Cats and dogs are infected with a wide range of parasites, many of which are capable of causing or contributing to disease. Veterinary nurses play a vital role in helping to formulate parasite control plans for pets. Routine diagnostic testing alongside risk-based appropriate preventative treatment is important for efficacy of treatment to be monitored, screening for sub-clinical parasitic infections and drug resistance and to demonstrate that current parasite control recommendations are adequate. A wide range of diagnostic tools are available to veterinary practices and this article considers some of the diagnostic techniques available for routine parasite diagnosis and how they might be used in parasite prevention plans for cats and dogs.

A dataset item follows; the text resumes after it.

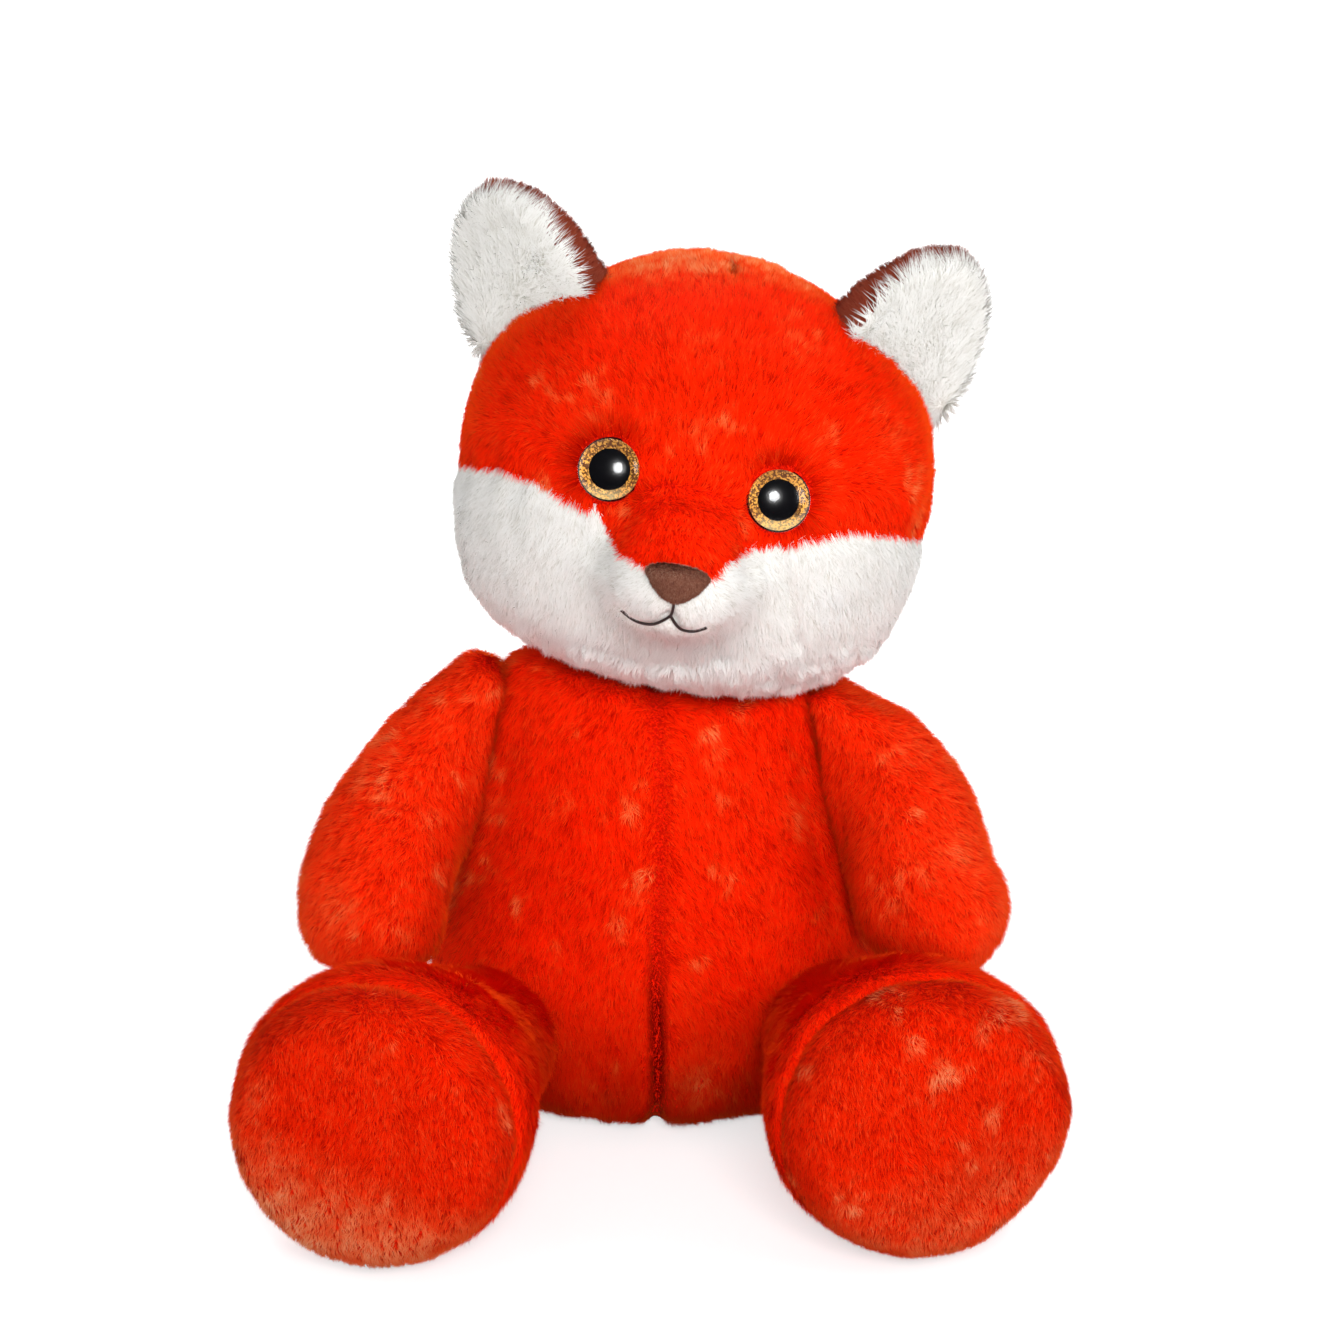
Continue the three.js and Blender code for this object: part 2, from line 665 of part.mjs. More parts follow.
// Tail, lying on the floor behind
const tailPath = new THREE.CatmullRomCurve3(tailPathShares.map(([back, up]) => (
  new THREE.Vector3(0, back, up).multiplyScalar(tailLength))));
const tailForm = stuffedAlong(tailPath, tailProfileShares, tailHalfWidth, xAxis, tailSides, tailRings);
const tailRoot = new THREE.Vector3(0, tailRootShare * torsoHalfDepth, -floorSink - boxOf(tailForm).min.z);
const tail = addGroup(fox, tailRoot);
const tailBag = cut(cutFlat(moved(tailForm, tail.matrixWorld)),
  ...sweptPast(torsoRoom, tailRoot, zAxis, -tailSwing, tailSwing));
const tipRoom = boxOf(tailBag).expandByScalar(overrun);
tipRoom.min.y = tailRoot.y + tailTipShare * tailLength;
const tipBox = tipRoom.clone();
tipBox.min.y += seamGap;
addPiece(tail, 'tail', mainBody(cut(tailBag, block(tipRoom))), orangePile);
addPiece(tail, 'tail_tip', mainBody(shared(tailBag, block(tipBox))), whitePile);

export default fox;
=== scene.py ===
# %% [markdown]
# # A sitting plush fox
# The toy is a set of stuffed bags of orange and white pile fabric, with two plastic eyes, a velvet
# nose and a sewn mouth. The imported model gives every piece's place and size in metres, +Z up, with
# the fox looking along -Y. This script gives it its fabric: each bag becomes a smooth swollen skin
# with seams pressed into it, and a pile of fine blades grows on the skin.

import json
import math

import bmesh
import bpy
import numpy as np
from mathutils import Matrix, Vector, noise
from mathutils.bvhtree import BVHTree


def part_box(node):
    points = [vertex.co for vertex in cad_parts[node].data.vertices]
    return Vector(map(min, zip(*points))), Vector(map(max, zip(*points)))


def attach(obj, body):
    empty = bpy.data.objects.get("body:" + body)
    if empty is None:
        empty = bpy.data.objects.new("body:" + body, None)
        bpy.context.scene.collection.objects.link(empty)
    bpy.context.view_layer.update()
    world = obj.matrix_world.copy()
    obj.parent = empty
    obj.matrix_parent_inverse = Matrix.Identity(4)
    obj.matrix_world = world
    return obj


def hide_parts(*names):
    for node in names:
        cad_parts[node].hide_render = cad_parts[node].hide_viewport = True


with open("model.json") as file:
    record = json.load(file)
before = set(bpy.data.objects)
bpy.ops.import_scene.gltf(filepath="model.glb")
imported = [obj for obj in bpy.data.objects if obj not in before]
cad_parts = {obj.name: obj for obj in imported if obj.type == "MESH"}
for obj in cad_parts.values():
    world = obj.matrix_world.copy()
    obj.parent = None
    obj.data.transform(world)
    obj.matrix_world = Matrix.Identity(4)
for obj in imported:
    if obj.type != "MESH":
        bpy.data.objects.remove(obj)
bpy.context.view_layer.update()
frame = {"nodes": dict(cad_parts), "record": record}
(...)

Cats and dogs are exposed to a wide range of parasites, such as Toxocara spp., Echinococcus granulosus, Angiostrongylus vasorum and tick-borne pathogens, which may cause significant disease in pets or present zoonotic risks to owners (Morgan et al, 2005; Overgauuw and Van Knapen 2013; Craig, 2014). Although there are little data on current UK disease incidence from these parasites, the consequences of infection are potentially severe. Some parasites with disease and zoonotic potential are ubiquitous and exposure is practically impossible to avoid. For UK cats and dogs this is true of the roundworm Toxocara and cat fleas. Regular treatment for Toxocara spp. and fleas is essential and should therefore form the basis of all cat and dog parasite control programmes. Other parasite prevention is risk assessed on the basis of lifestyle and geographical distribution. Parasites to consider in the UK would be ticks (Ixodes spp., Dermacentor reticulatus), tapeworm (Dipylidium caninum, Taenia spp., E. granulosus) and lungworm (A. vasorum).